Last June, Austrian Assyriologist Michael Jursa was doing what he has done since 1991, poring over the more than 100,000 undeciphered cuneiform tablets in the British Museum. But while analyzing records from the Babylonian city of Sippar, he made a startling discovery with Biblical implications. It came in the unlikely form of a tablet noting a one-and-a-half pound gold donation to a temple made by an official, or "chief eunuch," Nebo-Sarsekim.

"At first I was just pleased to have found a reference to the title 'chief eunuch,' as these officials are mentioned very rarely in the sources," says Jursa. "Then it suddenly came to me that this text was very close chronologically to an episode narrated in Jeremiah 39 in which Nebo-Sarsekim is mentioned, and that I might actually have found the very man. So then I got quite excited and instantly went and checked (and double-checked) the exact spelling of the name in the Hebrew Bible and saw that it matched what I had found in the Babylonian text!"

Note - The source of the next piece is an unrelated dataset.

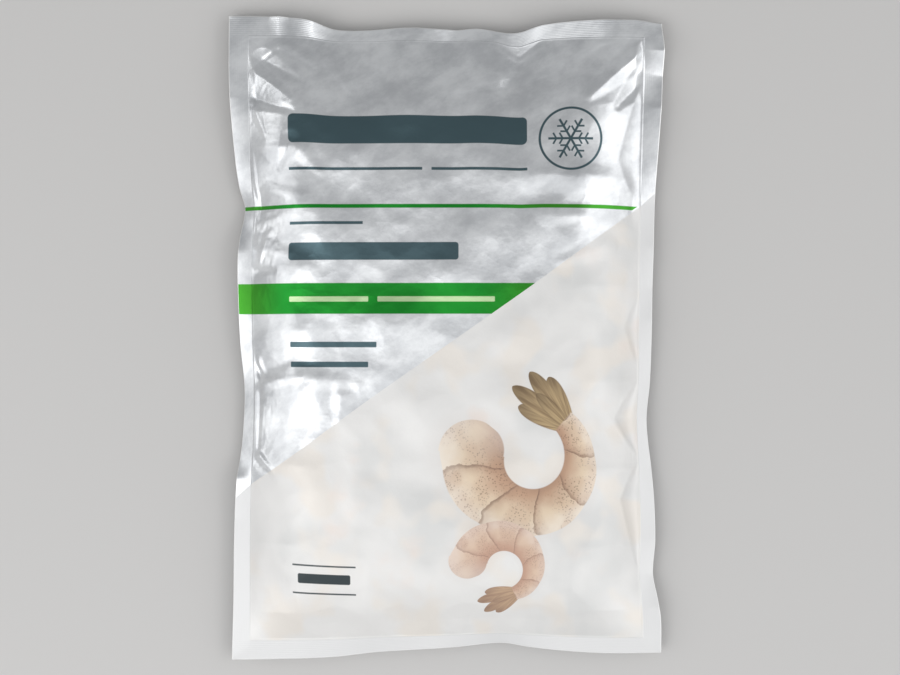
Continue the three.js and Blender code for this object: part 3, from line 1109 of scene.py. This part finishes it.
def pictured_window(tree, effects, u, v):
    """The same film where it carries the drawn shrimp, each with a soft shadow round it."""
    colour = frosted_window(tree, effects, u, v)
    for middle_u, middle_v, turn, size, mirror, pink in SHRIMP_PLACES:
        drawn = use_group(tree, effects["shrimp"], u=u, v=v, middle_u=middle_u, middle_v=middle_v,
                          turn=turn, size=size, mirror=mirror)
        colour = blend(tree, drawn["shadow"] * SHADOW["share"], colour, SHRIMP_SHADE)
        flesh = blend(tree, pink, drawn["colour"], SHRIMP_BLUSH)
        colour = blend(tree, drawn["mask"], colour, flesh)
    return colour


def new_material(name, metallic, roughness):
    material = bpy.data.materials.new(name)
    material.use_nodes = True
    shader = material.node_tree.nodes["Principled BSDF"]
    shader.inputs["Metallic"].default_value = metallic
    shader.inputs["Roughness"].default_value = roughness
    return material, material.node_tree, shader


def add_relief(tree, shader, *heights):
    """Feeds the film's fine relief to the shader: pairs of a height and its depth in metres."""
    normal = None
    for height, depth in heights:
        bump = tree.nodes.new("ShaderNodeBump")
        bump.inputs["Distance"].default_value = depth
        feed(tree, bump.inputs["Height"], height)
        if normal:
            feed(tree, bump.inputs["Normal"], normal)
        normal = bump.outputs[0]
    feed(tree, shader.inputs["Normal"], normal)


# Each film: what colours it, how metallic and how rough it is, and how much of the crinkle it has.
FINISHES = {
    "printed_silver": (printed_silver, 0.8, 0.33, 1),
    "frosted_window": (frosted_window, 0.2, 0.45, 0.6),
    "pictured_window": (pictured_window, 0.2, 0.45, 0.6),
    "plain_back": (plain_silver, 0.8, 0.33, 1),
}


def film_material(finish, effects):
    """A film: its own colours, fine crinkle, ribs in the welded border, and a white cut edge."""
    colours, metallic, roughness, crinkle_amount = FINISHES[finish]
    material, tree, shader = new_material(finish + "_film", metallic, roughness)
    place = use_group(tree, effects["place"])
    u, v = place["u"], place["v"]
    ribs = use_group(tree, effects["ribs"], u=u, v=v)
    limp = 1 - ribs["weld"] * RIBS["stiffening"]
    crinkle = use_group(tree, effects["crinkle"], u=u, v=v, amount=limp * crinkle_amount)
    add_relief(
        tree,
        shader,
        (crinkle["height"], CRINKLE["depth"]),
        (ribs["height"], RIBS["depth"]),
        (ribs["line"], SEAL_LINE["depth"]),
    )
    colour = blend(tree, ribs["cut edge"], colours(tree, effects, u, v), CUT_EDGE["colour"])
    feed(tree, shader.inputs["Base Color"], colour)
    return material


# ---- the pouch ----

def make_piece(name, mesh_in_work, materials):
    mesh = bpy.data.meshes.new(name)
    mesh_in_work.to_mesh(mesh)
    mesh_in_work.free()
    for material in materials:
        mesh.materials.append(material)
    piece = bpy.data.objects.new(name, mesh)
    bpy.context.scene.collection.objects.link(piece)
    return piece


def make_pouch():
    sheets = flat_sheets()
    fill_with_shrimp(sheets)
    effects = make_effects()
    pouch = make_piece("pouch_film", sheets, [film_material(finish, effects) for finish in FINISHES])
    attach(pouch, "root")
    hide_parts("pouch")


# ---- light, floor and camera ----

def make_floor():
    floor = bmesh.new()
    bmesh.ops.create_grid(floor, x_segments=1, y_segments=1, size=FLOOR["size"])
    material, _, shader = new_material("pale_floor", 0, FLOOR["roughness"])
    shader.inputs["Base Color"].default_value = FLOOR["colour"]
    piece = make_piece("floor", floor, [material])
    piece.location.z = FLOOR["height"]


def make_camera():
    """Straight above the pouch, at the distance where one pixel is PX millimetres at its border."""
    data = bpy.data.cameras.new("camera")
    data.lens = LENS_MM
    data.sensor_width = SENSOR_MM
    height = PX * MM * FRAME_WIDTH_PX * LENS_MM / SENSOR_MM + SEAL_LEVEL * MM
    camera = bpy.data.objects.new("camera", data)
    camera.location = (
        (FRAME_CENTRE_PX[0] - POUCH_CENTRE_PX[0]) * PX * MM,
        (POUCH_CENTRE_PX[1] - FRAME_CENTRE_PX[1]) * PX * MM,
        height,
    )
    bpy.context.scene.collection.objects.link(camera)
    bpy.context.scene.camera = camera


def softbox(name, place, aim, size, power):
    """A rectangular area light that faces the point aim."""
    data = bpy.data.lights.new(name, "AREA")
    data.shape = "RECTANGLE"
    data.size, data.size_y = size
    data.energy = power
    lamp = bpy.data.objects.new(name, data)
    lamp.location = place
    lamp.rotation_euler = (Vector(aim) - Vector(place)).to_track_quat("-Z", "Y").to_euler()
    bpy.context.scene.collection.objects.link(lamp)


def make_light():
    world = bpy.data.worlds.new("studio")
    world.use_nodes = True
    background = world.node_tree.nodes["Background"]
    background.inputs["Color"].default_value = SKY["colour"]
    background.inputs["Strength"].default_value = SKY["strength"]
    bpy.context.scene.world = world
    for light in LIGHTS:
        softbox(*light)
    bpy.context.scene.view_settings.view_transform = "Standard"


# ---- the scene ----

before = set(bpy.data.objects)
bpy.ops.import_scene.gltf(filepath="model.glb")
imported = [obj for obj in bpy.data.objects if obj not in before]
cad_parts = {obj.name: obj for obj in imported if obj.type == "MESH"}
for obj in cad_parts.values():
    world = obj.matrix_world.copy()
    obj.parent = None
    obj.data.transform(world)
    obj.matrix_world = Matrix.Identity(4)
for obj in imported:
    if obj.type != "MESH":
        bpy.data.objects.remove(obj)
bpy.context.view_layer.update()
make_camera()
make_floor()
make_light()
make_pouch()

The tablet is dated 595 B.C., the ninth year of Nebuchadnezzar II's reign. The Book of Jeremiah relates that after Nebuchadnezzar took Jerusalem in 587 B.C., he committed the prophet Jeremiah to Nebo-Sarsekim's care.

"It is so incredibly rare to find people appearing in the Bible, who are not kings, mentioned elsewhere," says Jursa. "Something like this tablet, where we see a person mentioned in the Bible making an everyday payment to the temple in Babylon and quoting the exact date, is quite extraordinary."
Try here.

Quote:
39:11 Now Nebuchadrezzar king of Babylon gave charge concerning Jeremiah to Nebuzaradan the captain of the guard, saying,


Nebo-Sarsekim is a different spelling of Nebuzaradan. You probably wouldn't catch it if you hadn't been reading about archeology as much as I have. I read something about this in Biblical Archeology Review a few issues ago.